Lifelong learner
Rankin Inlet elder recognized with literacy award

Jennifer Pritchett
Northern News Services

RANKIN INLET (May 27/98) - Violet Twyee had never before been to school.

But that didn't stop her, at 58, from getting an education so that she could teach others the importance of staying in school.

Recently presented with a territorial literacy recognition award, Twyee is studying to become a literacy instructor at Maani Ulujuk Illiniarvik high school in Rankin Inlet. She is in her second year of the Workplace Program at Nunavut Arctic College in the community.

"I never went to school," she said. "I only went to Sunday school. I learned to write Inuktitut when I was a young girl from my mom and my sisters."

Twyee, a mother of eight, has wanted to go to school and upgrade her skills since she was in Sunday school, where she received most of her skills in English and Inuktitut.

"There weren't any schools when I was young," she said. "There were only priests, police and shopkeepers. I never thought I would ever be able to go to school."

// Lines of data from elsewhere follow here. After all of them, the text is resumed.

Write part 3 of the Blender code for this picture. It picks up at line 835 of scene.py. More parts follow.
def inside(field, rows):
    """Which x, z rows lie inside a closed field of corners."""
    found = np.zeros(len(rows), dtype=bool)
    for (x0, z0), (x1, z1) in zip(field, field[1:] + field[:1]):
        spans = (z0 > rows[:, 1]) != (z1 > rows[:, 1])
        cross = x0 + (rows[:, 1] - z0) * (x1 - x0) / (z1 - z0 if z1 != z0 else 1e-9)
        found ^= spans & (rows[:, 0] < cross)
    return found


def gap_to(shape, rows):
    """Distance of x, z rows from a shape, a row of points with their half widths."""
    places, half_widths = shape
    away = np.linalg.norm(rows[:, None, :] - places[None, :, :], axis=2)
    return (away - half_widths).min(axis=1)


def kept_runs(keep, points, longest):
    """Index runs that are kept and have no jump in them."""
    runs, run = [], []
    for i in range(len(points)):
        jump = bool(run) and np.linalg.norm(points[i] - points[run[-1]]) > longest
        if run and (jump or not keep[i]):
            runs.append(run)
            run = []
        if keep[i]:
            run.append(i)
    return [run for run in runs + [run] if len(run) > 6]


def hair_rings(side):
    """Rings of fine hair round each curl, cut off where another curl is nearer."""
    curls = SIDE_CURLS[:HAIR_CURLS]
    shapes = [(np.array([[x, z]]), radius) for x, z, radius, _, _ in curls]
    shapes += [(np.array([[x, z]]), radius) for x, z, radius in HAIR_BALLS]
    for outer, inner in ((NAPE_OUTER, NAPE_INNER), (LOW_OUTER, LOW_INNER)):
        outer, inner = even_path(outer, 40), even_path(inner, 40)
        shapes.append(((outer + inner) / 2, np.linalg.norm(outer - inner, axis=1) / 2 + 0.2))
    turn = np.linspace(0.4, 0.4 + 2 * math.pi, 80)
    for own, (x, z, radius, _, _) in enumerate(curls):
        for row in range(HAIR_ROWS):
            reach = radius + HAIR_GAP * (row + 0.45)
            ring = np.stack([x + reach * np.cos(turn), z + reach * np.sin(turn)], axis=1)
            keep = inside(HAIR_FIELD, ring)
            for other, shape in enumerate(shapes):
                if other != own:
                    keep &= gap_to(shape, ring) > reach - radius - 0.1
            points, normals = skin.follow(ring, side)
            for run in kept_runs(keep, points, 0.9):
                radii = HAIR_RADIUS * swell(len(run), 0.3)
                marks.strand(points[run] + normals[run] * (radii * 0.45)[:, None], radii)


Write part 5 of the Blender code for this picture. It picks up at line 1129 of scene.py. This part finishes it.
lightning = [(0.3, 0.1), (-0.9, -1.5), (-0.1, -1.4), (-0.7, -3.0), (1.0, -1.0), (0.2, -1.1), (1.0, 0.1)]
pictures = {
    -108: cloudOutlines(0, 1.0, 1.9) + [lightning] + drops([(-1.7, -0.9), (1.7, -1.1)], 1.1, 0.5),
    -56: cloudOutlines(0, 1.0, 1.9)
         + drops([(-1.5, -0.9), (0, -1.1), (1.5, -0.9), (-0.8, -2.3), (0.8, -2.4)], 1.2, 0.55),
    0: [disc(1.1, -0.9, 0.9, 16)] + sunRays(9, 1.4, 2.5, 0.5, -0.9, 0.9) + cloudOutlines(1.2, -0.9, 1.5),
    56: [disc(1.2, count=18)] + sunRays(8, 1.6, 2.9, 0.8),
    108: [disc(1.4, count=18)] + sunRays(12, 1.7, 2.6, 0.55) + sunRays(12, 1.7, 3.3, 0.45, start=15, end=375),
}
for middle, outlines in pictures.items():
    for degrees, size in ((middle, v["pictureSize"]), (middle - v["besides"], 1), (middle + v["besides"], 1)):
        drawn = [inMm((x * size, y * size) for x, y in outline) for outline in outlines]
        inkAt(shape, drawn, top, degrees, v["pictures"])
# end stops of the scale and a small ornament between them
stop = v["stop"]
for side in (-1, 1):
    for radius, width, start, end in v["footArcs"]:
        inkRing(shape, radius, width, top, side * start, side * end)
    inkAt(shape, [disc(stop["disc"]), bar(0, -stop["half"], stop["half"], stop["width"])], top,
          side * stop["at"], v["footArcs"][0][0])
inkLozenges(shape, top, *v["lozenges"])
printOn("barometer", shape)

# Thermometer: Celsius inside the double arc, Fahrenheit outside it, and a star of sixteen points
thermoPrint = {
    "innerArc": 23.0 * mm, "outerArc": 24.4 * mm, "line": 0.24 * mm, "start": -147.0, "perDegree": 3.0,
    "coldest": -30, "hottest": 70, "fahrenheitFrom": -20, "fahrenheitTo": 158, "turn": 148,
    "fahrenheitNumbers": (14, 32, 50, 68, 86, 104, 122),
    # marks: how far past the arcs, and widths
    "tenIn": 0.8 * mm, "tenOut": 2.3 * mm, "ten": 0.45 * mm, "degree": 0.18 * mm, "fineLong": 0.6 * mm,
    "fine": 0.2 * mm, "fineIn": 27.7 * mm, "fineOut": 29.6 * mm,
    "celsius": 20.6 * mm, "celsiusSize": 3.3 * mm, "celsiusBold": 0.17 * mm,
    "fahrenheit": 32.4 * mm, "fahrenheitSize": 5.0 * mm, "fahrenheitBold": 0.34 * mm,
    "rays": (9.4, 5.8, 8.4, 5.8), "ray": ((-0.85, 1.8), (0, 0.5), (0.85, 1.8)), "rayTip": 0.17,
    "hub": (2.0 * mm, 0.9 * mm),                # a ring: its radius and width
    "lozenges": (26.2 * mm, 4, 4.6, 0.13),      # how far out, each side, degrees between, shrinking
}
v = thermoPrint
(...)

While she doesn't have too much spare time between school and working at Kivalliq Hall as a supervisor and cook's helper, she likes to remind people that it's never too late to go back to school and take advantage of the college's programs.

"When I was working at the hotel, I used to hear people say they wanted to go back to school, but didn't want to go back to high school," she said. "Now Arctic College is there ... it's open to everybody."

Mariah Aliyak, Twyee's Inuktitut keyboarding teacher, said that she is a role model for people of all ages.

"She tells the elders to learn because it's so much fun learning," she said. "She thought that her learning would stop at a certain age, but now she knows learning doesn't stop."

Expected to finish her program at Nunavut Arctic College in less than a week, Twyee said she will continue her studies if she doesn't get a job right away.

"I'll just keep learning and learning ... you're never too old to learn."